## Dataset content:
# # # #
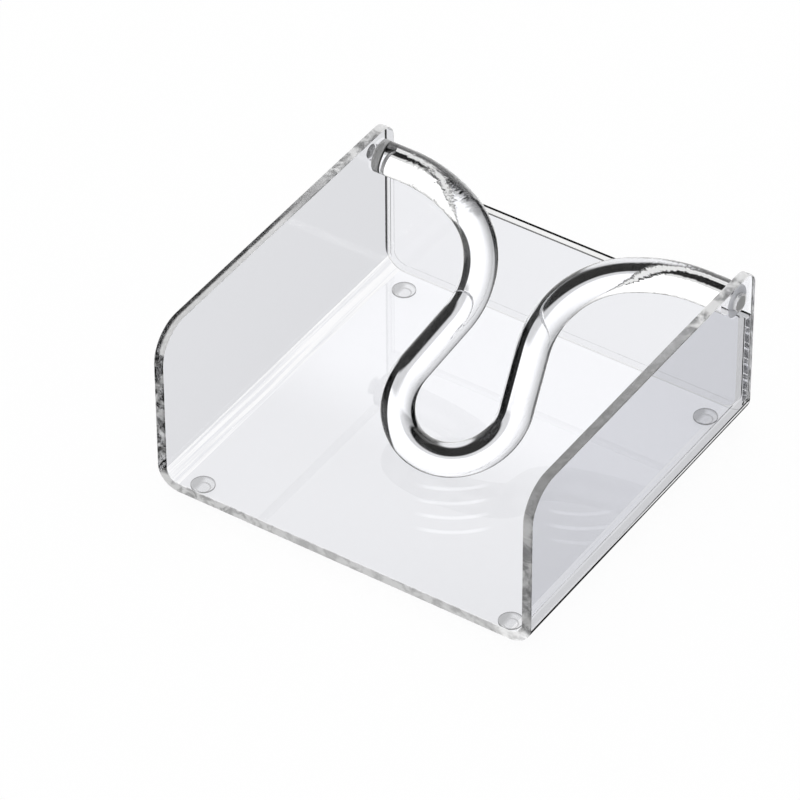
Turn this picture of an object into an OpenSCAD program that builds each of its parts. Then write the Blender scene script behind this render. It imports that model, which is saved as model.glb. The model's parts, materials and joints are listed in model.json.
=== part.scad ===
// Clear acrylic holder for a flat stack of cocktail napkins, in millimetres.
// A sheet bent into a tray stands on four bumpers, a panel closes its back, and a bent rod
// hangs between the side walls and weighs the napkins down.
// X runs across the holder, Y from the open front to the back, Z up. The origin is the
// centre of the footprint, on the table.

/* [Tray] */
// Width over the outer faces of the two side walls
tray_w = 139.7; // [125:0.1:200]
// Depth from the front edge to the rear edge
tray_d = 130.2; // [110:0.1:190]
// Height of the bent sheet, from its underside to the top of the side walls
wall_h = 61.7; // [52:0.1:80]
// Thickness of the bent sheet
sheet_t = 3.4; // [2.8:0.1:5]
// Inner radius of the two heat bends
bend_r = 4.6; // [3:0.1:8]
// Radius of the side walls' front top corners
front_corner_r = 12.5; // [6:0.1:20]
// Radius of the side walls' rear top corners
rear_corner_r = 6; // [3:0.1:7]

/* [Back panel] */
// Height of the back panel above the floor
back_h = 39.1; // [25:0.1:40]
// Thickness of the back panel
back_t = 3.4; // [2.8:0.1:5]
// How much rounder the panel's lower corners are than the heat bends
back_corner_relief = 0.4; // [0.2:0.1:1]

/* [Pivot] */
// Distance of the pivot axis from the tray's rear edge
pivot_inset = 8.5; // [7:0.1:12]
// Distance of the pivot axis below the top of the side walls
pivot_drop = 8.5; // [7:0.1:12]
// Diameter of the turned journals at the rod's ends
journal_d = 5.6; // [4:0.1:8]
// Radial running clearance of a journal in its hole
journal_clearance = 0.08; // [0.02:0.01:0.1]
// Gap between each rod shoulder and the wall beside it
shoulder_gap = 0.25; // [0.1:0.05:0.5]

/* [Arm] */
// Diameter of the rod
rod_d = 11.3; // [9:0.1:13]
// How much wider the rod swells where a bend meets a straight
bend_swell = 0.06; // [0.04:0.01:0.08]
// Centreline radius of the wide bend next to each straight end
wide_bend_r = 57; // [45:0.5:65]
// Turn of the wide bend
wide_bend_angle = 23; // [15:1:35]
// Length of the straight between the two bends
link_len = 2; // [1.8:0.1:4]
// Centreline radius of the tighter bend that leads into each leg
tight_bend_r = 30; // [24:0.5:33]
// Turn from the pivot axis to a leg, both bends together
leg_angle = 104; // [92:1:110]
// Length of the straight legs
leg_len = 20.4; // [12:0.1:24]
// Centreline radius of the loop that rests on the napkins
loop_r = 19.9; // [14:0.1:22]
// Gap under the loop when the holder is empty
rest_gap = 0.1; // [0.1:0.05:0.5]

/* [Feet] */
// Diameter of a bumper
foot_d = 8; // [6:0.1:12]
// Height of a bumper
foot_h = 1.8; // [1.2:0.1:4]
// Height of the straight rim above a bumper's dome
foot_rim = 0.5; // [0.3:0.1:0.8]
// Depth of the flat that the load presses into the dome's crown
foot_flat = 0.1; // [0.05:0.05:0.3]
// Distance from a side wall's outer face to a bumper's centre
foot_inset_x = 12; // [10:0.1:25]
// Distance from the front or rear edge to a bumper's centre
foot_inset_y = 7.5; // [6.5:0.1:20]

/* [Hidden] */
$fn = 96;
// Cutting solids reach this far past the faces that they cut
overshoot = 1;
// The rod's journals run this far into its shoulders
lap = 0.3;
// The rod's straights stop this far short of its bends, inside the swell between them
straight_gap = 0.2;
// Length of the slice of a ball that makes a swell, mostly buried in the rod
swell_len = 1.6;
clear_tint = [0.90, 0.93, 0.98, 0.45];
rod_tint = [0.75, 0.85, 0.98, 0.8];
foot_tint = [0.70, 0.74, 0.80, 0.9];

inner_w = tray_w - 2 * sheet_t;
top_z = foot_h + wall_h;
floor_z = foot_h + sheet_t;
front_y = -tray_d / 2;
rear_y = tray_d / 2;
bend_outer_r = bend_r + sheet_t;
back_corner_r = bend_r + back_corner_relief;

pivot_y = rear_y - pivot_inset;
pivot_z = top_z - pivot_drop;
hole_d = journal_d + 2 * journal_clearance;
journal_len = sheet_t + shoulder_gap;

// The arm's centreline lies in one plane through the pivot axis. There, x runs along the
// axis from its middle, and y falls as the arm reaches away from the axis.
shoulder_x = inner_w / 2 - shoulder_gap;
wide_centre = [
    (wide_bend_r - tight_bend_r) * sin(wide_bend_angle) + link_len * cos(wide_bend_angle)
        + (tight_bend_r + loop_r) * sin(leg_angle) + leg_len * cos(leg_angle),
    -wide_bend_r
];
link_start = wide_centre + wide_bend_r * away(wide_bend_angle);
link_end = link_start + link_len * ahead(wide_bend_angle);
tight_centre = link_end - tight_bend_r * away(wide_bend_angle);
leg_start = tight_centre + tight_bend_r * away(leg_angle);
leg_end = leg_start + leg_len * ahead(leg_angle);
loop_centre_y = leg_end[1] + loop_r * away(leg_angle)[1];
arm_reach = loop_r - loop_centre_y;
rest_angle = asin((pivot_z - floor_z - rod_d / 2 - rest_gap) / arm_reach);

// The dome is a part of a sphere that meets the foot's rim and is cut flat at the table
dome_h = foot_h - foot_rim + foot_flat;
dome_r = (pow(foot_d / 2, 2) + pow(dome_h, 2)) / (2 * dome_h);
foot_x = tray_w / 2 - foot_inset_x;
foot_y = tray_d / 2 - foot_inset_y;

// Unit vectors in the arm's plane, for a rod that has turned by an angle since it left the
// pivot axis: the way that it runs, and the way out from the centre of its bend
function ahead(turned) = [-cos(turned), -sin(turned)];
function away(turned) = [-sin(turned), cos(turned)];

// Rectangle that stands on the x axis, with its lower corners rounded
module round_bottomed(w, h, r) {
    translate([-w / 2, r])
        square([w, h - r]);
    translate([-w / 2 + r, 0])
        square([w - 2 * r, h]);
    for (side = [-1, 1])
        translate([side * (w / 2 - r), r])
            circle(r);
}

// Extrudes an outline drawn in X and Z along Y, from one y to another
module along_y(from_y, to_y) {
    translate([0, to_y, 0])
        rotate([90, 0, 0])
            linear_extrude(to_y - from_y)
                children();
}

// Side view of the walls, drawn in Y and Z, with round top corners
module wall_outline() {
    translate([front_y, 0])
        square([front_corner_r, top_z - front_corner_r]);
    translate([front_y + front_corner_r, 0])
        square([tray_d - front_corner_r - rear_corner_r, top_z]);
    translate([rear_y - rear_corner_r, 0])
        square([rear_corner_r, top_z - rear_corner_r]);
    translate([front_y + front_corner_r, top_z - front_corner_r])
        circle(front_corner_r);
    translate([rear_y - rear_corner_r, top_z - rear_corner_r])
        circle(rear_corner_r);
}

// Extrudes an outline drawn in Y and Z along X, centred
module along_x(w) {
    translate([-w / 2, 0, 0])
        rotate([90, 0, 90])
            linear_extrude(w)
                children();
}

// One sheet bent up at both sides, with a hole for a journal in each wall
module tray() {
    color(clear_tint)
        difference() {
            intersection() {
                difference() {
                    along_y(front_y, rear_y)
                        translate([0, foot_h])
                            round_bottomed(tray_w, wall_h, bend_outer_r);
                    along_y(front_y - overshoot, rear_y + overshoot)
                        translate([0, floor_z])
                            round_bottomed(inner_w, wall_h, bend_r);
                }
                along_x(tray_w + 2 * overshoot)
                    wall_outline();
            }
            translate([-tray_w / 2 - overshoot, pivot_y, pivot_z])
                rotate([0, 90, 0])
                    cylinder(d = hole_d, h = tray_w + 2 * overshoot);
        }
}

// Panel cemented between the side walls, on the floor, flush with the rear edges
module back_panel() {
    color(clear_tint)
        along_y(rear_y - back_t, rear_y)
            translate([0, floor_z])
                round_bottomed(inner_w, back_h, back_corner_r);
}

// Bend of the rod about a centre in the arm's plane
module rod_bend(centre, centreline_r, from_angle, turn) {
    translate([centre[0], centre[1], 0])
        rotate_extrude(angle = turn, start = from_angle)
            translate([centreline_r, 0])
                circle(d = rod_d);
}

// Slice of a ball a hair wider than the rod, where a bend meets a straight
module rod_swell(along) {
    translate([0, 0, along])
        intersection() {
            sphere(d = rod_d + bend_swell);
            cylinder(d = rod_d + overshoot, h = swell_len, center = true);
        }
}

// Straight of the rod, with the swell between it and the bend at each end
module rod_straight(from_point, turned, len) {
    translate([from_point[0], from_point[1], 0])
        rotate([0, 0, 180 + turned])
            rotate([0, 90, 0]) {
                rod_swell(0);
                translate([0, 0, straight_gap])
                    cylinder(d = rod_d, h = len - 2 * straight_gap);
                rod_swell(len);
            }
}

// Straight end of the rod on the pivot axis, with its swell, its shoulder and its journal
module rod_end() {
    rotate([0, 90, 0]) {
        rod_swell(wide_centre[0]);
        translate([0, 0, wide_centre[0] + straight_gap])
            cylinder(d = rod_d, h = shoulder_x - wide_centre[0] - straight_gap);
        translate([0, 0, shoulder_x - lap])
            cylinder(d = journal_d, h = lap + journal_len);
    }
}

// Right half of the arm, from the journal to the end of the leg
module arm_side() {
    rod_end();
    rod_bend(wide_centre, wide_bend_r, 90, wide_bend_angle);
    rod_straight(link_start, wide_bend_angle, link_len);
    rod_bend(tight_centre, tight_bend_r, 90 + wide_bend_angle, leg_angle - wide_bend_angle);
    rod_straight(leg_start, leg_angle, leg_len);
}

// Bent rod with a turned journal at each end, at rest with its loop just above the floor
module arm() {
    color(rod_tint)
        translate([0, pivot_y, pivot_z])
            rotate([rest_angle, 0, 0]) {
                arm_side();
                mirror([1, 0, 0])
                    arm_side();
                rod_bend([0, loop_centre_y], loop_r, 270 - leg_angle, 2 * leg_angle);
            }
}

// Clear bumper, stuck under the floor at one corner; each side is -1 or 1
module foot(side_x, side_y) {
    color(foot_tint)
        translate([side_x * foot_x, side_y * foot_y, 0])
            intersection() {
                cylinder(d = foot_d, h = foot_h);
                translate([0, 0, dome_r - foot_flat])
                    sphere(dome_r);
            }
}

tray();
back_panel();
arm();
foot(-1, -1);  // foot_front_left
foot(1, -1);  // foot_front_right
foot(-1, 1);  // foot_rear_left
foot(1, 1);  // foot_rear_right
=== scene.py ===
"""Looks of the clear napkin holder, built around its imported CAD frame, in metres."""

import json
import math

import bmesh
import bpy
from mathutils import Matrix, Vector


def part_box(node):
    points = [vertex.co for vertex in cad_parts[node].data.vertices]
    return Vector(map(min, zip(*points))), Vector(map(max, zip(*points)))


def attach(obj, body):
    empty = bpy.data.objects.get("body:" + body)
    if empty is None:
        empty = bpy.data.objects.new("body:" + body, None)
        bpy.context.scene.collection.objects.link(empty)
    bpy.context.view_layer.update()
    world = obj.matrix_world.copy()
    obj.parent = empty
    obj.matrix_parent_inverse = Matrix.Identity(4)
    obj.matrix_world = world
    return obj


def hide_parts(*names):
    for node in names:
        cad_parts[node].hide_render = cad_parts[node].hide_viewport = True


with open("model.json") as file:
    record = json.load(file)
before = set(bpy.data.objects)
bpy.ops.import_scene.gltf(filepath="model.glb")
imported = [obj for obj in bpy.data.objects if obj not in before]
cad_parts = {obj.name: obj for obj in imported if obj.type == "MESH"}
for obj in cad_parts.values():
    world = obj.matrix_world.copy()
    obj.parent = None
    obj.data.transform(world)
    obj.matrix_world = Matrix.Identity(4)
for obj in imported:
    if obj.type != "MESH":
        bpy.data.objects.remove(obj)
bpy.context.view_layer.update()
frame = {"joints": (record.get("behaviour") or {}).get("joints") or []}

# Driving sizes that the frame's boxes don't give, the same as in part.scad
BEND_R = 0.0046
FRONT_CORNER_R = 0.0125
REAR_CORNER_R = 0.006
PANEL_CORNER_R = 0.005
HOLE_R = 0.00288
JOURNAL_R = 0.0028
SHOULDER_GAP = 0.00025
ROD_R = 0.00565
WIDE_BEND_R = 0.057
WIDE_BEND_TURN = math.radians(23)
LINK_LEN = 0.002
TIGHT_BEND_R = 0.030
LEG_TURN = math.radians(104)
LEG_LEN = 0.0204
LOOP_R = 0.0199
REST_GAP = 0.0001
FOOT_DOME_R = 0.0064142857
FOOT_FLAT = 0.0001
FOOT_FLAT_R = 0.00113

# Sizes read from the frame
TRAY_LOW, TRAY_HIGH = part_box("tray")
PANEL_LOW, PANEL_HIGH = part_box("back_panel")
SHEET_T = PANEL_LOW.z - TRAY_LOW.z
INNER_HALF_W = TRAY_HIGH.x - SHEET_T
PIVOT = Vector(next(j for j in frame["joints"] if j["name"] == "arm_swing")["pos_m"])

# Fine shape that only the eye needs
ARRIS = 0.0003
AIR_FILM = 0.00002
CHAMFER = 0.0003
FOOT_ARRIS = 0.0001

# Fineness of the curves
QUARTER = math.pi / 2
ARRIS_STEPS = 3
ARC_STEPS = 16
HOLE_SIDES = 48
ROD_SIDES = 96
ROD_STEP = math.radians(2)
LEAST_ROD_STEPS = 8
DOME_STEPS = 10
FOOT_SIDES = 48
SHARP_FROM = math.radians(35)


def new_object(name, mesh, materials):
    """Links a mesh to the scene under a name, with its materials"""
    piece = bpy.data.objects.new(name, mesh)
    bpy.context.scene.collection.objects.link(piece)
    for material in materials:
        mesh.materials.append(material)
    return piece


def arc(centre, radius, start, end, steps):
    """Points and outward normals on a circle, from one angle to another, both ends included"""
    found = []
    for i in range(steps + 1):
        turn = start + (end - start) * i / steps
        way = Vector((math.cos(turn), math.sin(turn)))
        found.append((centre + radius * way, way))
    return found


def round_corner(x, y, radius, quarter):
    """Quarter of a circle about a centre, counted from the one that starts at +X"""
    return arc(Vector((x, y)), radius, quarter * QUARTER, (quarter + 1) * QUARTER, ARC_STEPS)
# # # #
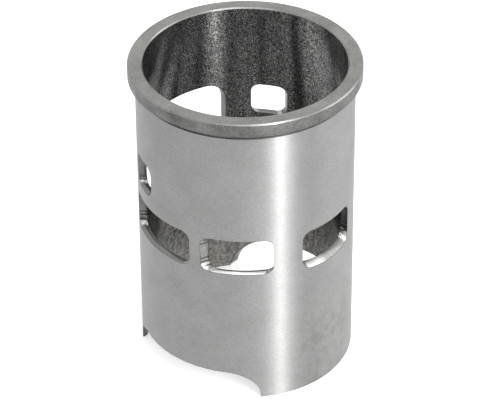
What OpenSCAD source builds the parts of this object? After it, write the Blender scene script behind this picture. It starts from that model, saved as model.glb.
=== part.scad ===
# # # #
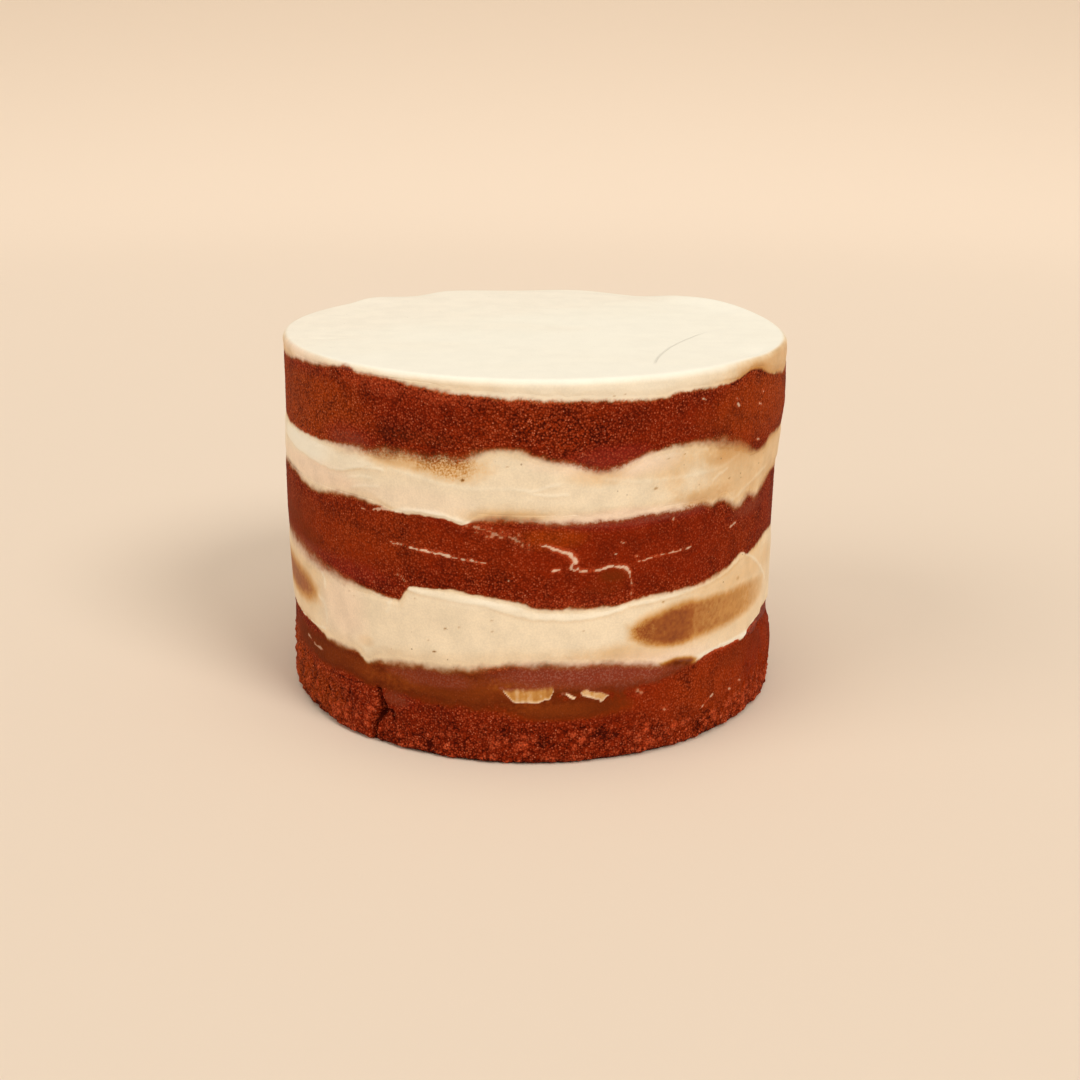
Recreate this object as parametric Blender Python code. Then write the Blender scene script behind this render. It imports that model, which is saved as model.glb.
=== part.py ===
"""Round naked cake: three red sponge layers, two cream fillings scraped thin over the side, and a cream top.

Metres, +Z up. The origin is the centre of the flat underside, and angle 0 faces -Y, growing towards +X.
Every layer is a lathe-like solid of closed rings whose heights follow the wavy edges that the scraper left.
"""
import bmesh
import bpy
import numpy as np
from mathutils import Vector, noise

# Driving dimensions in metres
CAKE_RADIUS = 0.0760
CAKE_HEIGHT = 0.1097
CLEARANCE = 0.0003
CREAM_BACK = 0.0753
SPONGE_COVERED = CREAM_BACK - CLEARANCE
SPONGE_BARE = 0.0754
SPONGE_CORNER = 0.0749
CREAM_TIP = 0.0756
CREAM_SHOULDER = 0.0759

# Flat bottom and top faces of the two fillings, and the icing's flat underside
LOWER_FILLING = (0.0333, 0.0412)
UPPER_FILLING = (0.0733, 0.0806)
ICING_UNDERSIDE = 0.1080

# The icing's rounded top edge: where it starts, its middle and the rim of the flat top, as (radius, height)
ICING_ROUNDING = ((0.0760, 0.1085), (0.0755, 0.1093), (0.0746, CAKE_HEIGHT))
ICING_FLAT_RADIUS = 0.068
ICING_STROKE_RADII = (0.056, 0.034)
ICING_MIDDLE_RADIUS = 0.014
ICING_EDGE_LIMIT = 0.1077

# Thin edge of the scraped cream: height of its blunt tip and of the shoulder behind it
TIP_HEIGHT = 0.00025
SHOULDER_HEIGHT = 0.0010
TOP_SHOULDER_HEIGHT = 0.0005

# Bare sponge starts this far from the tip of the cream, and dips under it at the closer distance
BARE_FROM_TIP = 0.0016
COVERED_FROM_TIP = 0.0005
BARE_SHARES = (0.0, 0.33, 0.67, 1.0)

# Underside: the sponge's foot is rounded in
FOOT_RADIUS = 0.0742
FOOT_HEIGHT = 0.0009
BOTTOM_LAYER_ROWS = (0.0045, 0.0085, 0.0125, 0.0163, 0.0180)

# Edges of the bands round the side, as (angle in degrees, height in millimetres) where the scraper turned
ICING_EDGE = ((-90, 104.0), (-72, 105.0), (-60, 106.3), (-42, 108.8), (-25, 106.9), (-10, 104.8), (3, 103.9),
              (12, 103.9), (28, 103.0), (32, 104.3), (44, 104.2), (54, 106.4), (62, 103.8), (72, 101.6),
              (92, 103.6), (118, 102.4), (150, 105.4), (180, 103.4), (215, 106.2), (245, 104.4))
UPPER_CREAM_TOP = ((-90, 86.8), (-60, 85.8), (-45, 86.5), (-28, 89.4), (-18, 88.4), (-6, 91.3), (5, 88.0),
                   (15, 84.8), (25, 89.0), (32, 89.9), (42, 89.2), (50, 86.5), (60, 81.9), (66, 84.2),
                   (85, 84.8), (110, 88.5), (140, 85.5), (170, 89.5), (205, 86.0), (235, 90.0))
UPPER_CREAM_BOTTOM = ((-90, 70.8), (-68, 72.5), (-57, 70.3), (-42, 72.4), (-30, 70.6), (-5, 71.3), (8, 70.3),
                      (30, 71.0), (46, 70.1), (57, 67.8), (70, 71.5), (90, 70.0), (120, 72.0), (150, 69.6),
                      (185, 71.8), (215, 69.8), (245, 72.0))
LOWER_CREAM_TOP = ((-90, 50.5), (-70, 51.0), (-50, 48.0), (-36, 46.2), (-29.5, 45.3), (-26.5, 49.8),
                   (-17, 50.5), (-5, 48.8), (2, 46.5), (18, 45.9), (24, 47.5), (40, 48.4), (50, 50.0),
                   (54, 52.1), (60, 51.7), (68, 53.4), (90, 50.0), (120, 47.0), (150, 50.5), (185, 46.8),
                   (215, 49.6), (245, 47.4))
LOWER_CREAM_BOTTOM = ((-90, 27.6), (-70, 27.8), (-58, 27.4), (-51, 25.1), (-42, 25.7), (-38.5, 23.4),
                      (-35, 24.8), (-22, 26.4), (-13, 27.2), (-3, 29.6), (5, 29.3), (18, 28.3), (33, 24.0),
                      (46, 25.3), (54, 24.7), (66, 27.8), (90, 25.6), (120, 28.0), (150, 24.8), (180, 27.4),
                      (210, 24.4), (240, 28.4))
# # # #
## Directions for this task:
Starting at the line that contains "Turn this picture", set down every line up to and including the line that contains "back_corner_relief = 0.4; // [0.2:0.1:1]", exactly as given, and no other line.

## Response to this exercise:
Turn this picture of an object into an OpenSCAD program that builds each of its parts. Then write the Blender scene script behind this render. It imports that model, which is saved as model.glb. The model's parts, materials and joints are listed in model.json.
=== part.scad ===
// Clear acrylic holder for a flat stack of cocktail napkins, in millimetres.
// A sheet bent into a tray stands on four bumpers, a panel closes its back, and a bent rod
// hangs between the side walls and weighs the napkins down.
// X runs across the holder, Y from the open front to the back, Z up. The origin is the
// centre of the footprint, on the table.

/* [Tray] */
// Width over the outer faces of the two side walls
tray_w = 139.7; // [125:0.1:200]
// Depth from the front edge to the rear edge
tray_d = 130.2; // [110:0.1:190]
// Height of the bent sheet, from its underside to the top of the side walls
wall_h = 61.7; // [52:0.1:80]
// Thickness of the bent sheet
sheet_t = 3.4; // [2.8:0.1:5]
// Inner radius of the two heat bends
bend_r = 4.6; // [3:0.1:8]
// Radius of the side walls' front top corners
front_corner_r = 12.5; // [6:0.1:20]
// Radius of the side walls' rear top corners
rear_corner_r = 6; // [3:0.1:7]

/* [Back panel] */
// Height of the back panel above the floor
back_h = 39.1; // [25:0.1:40]
// Thickness of the back panel
back_t = 3.4; // [2.8:0.1:5]
// How much rounder the panel's lower corners are than the heat bends
back_corner_relief = 0.4; // [0.2:0.1:1]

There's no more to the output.